Comeback mit Verzögerung
Nach einer Überholung zum Ende der Saison im Werk erwarb der sizilianische Graf und talentierte Herrenfahrer Gaetano Starraba das Auto. Dem Klassensieg bei der Targa Florio von 1958 folgte ein Jahr später beim gleichen Rennen die große Enttäuschung: Nach einem Unfall wurde das Auto als nicht mehr einsatzfähig abgeschrieben – zumindest für den Augenblick. „Mein Vater kaufte das in Einzelteile zerlegte Auto Ende der 1970er-Jahre von einem Freund aus der Schweiz“, erklärt uns James Cottingham. „Da wir so sehr mit anderen Restaurierungen beschäftigt waren, verzögerte sich der Wiederaufbau bis 1991.“ Nach einem ersten Auftritt 1992 bei Jacques Swaters FF40-Event zum 40-Jährigen Geburtstag der Garage Francorchamps begann David Cottingham, den Ferrari so oft wie möglich bei Rennen und Show-Veranstaltungen einzusetzen. Unter anderem bestritt er mit ihm die ersten vier Jahre der Shell Historic Challenge. „Ich habe schätzungsweise 120 Rennen in ganz Europa mit dem TCR absolviert“, berichtet David. „Aufgrund seiner markanten Farbe hat ihn das Publikum über die Jahre immer stärker mit DK Engineering in Verbindung gebracht.“
Eine monumentale Heimkehr
James erstes Erlebnis am Steuer des 500 TCR geht auf das Jahr 2007 zurück. Frisch von der Universität gekommen, begleitete er seinen Vater zu einem Rennen in Le Mans. „Da standen rund 100 Autos am Start, und unser Modell war eines der ältesten“, erinnert sich David. „Unglaublich, aber auf feuchter Strecke fuhr James im Training auf einen Startplatz um die 20, gleich neben einen Ford GT40.” Im Rennen gewann das Vater-Sohn-Duo dann knapp seine Klasse – exakt 50 Jahre, nachdem Bianchi und Harris das gleiche Kunststück gelungen war.

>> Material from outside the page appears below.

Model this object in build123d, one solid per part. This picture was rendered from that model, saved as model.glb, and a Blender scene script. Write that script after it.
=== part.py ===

Seitdem hat James den Wagen bei zahlreichen Gelegenheiten gefahren, darunter 2015 beim Goodwood Revival, wo er den ausschließlich für Ferrari-Modelle reservierten Lavant Cup gewann.
Magische Erinnerungen
Übrigens hat auch David schöne Erinnerungen an Goodwood. Als Teenager bewunderte er mit offenem Mund, wie seine Helden auf der Strecke um den Sieg kämpften. „Zum ersten Mal war ich 1961 in Goodwood, als Stirling Moss die Tourist Trophy im Ferrari 250 GT SWB von Rob Walker gewann“, erinnert er sich. „Ich hätte mir nie erträumen lassen, dass ich speziell diesen Wagen mal restaurieren und 30 Jahren auf ihn aufpassen würde.“ Bei einem anderen Rennmeeting, es war 1964, hielt er durch den Drahtzaun sehnsuchtsvoll nach „49 FXN“ und „CUT7“ Ausschau – zwei der berühmtesten Jaguar E-Type. Beide sollte er später sogar einmal besitzen.

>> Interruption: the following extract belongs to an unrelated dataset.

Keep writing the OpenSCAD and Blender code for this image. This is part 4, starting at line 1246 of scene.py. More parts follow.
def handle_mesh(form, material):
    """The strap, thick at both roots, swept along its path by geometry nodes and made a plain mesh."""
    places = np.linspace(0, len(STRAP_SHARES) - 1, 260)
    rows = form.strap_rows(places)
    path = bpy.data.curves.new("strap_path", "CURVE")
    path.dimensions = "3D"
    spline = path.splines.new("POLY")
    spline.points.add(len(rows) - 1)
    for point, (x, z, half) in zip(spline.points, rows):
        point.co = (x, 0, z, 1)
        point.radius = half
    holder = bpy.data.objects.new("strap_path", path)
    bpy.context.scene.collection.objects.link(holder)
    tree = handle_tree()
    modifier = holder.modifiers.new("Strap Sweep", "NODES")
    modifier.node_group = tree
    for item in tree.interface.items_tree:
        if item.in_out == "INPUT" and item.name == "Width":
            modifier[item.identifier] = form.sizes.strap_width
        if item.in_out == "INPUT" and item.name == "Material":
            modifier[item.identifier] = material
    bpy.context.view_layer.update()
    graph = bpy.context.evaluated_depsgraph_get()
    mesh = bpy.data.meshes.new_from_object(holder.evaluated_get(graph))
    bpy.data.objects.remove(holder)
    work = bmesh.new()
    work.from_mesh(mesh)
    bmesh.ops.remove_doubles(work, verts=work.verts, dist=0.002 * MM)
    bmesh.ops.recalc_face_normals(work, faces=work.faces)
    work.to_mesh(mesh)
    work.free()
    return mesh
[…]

Nachdem wir uns einen ganzen Morgen mit diesem einmaligen Ferrari befasst und seine unglaubliche Geschichte gehört haben, stellt sich die Frage, warum das Rennpferd unter den hunderten durch die Türen von DK Engineering hinein- und wieder hinausgegangenen Modellen bis heute im Bestand geblieben ist. „Ganz einfach“, lacht David, „weil er mir so viel Freude bereitet hat. Er ist nicht nur hübscher als ein 250 Testa Rossa, sondern auch schöner zu fahren.“
Ein treues Arbeitspferd
Beim Goodwood Revival an diesem Wochenende wird David mit seinem Ferrari 500 TRC in der Freddie March Memorial Trophy gegen ähnlich wertvolle 1950er-Jahre-Rennwagen von Maserati, Jaguar und Aston Martin antreten. Im 70. Jahr von Ferrari könnte es Davids Abschiedsvorstellung mit diesem Auto in Goodwood sein – schließlich ist er selbst auch schon 75 Jahre alt. Trotzdem gehen wir davon aus, dass das treue Familienpferd dank der Begeisterung von DK Engineering für diese ruhmreiche Ferrari-Epoche noch viele weitere Ausritte vor sich haben wird. „Ich werde ihn nie verkaufen“, bekräftigt David. „Am Wochenende nach Goodwood nehme ich ihn übrigens zum Bergrennen von Kop Hill mit.“ Da sage noch mal jemand, alte Gewohnheiten lege man schnell ab.